Embêté par une crise politique depuis qu’il a exprimé sa de ferme volonté de tripatouiller la Constitution afin de prolonger son bail à Sékhoutouréyah, Alpha Condé fait face à un nouveau problème: celui des délestages électriques, aussi bien à Conakry que dans les villes de l’intérieur. Depuis 2015 et la mise en service du barrage de Kaléta, le chef de l’Etat, Taliby Sylla (ex puissant ministre de l’Electricité) et tous les autres cadres qui rodaient autour clamaient avec fracas que les temps du tour-tour sont révolus. Mais, c’est tout le contraire qui se produit. Malgré un ‘’investissement’’ de plus de trois milliards de dollars américains, dit-on, même la capitale Conakry n’a pas fini avec les délestages, à plus forte raison les autres villes. Le pays est plongé dans l’obscurité, et par ces temps qui courent, les esprits s’échauffent.

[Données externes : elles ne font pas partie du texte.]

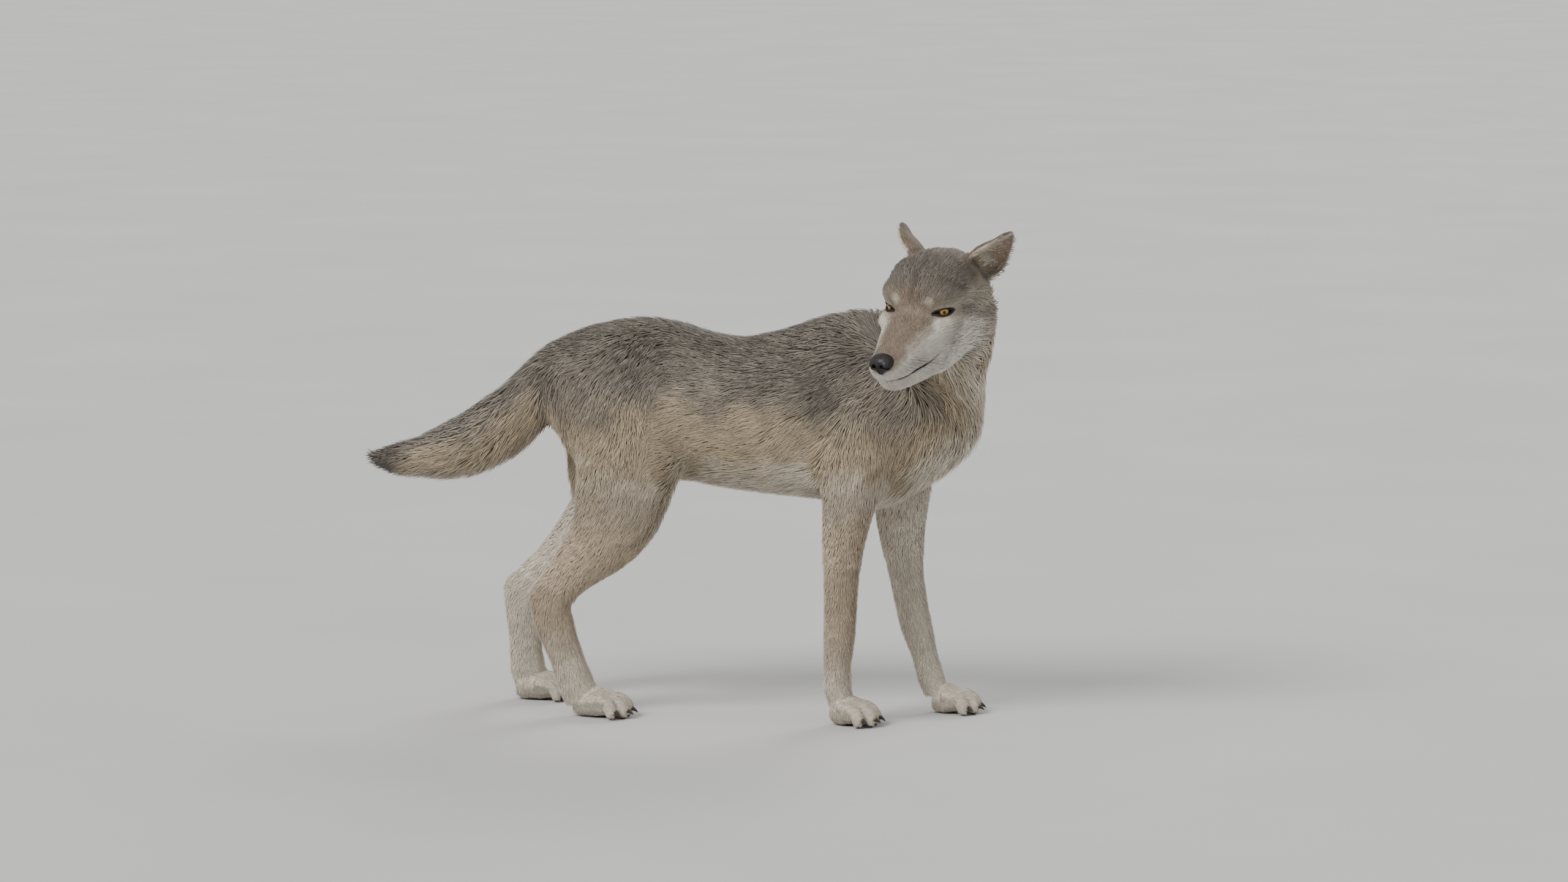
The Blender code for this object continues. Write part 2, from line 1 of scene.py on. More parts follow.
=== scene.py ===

A Conakry, c’est une histoire de grève générale et illimitée des travailleurs d’EDG, électricité de Guinée, qui plombe l’entreprise. Ils avaient prévu de cesser toute activité à partir du 14 juillet pour amener les responsables, qui refuseraient de recevoir la délégation du collège syndical d’EDG et de débattre des problèmes de l’entreprise à revoir leur position. Stratégie payante en fin de compte, la direction ayant finalement accepter de reprendre les discussions le 12 juillet. Les travailleurs dénoncent un ‘’refus’’ du directeur général d’appliquer le protocole d’accord signé, le 27 août 2019 entre Veolia et le collège syndical de l’EDG, les nominations fantaisistes des directeurs de départements en dehors du personnel de l’EDG. Ils pestent également contre ce qu’ils appellent la modification du statut particulier de l’entreprise.

Dos au mur, Alpha Condé chercherait déjà à gérer les courts-circuits. Il aurait profité du week-end pour réunir les protagonistes autour de lui. Collège syndical, conseil d’administration et direction générale auraient alors planché devant le Président sur les sujets qui fâchent. Décision a été prise de créer, comme d’habitude, une commission mixte, qui travaillerait à ramener la sérénité au sein de l’entreprise.

Le domaine de l’électrification du pays est par contre loin d’être un long fleuve tranquille pour Alpha Condé. Bernés par les fausses promesses ces dix dernières années, les citoyens de la Haute-Guinée, bastion historique du RPG arc-en-ciel, veulent se rattraper. Ils ne demandent ni plus ni moins l’électrification de la région. Kankan a ouvert le bal avec trois semaines de protestations. Trois manifestations dont l’une a été violemment dispersée. Les jeunes de Kankan devaient à nouveau battre le pavé le mardi 14 juillet pour réclamer le courant dans les ménages. Ils juraient de continuer à mettre la pression sur le pouvoir jusqu’à ce qu’ils obtiennent la construction d’un barrage hydroélectrique. Mais il semble que les ardeurs commencent à s’estomper. Entre tractations et intimidations faites par des proches du pouvoir et même par la «notabilité» de Kankan, les jeunes auraient commencé à reculer. Ils ont annulé la marche programmée cette semaine, sous prétexte que les lignes ont bougé: «Nous suspendons les manifestions de rue pour cette semaine. Les négociations entamées par les sages commencent à porter fruit. Ils nous ont promis de transmettre nos revendications au chef de l’Etat», explique le porte-parole du Mouvement Electrifions la Haute-Guinée. Sauf qu’au sein même du mouvement, certains affirment que leurs revendications sont satisfaites à 95% et que le courant commençait à revenir dans la ville. Le barrage réclamé, lui, attendra.

Alpha Condé est aussi décrié à Siguiri, un autre de ses fiefs. Là également, le même problème d’électricité se pose. Les militants ne gobent plus le fait pour eux de soutenir aveuglement le chef de l’Etat pendant toutes ces années et que leur ville se retrouve dans cet état. Là, c’est le mouvement «Siguiri avant tout» qui appelle les Suiguirinka à descendre dans la rue pour dénoncer les «fausses promesses» du président et réclamer l’eau et l’électricité dans la ville. Les images des banderoles des protestataires circulent déjà sur les réseaux sociaux: «Pas de courant, pas d’eau, pas de routes, pas de 3e mandat». Ce qui est clair…jusqu’à nouvel ordre.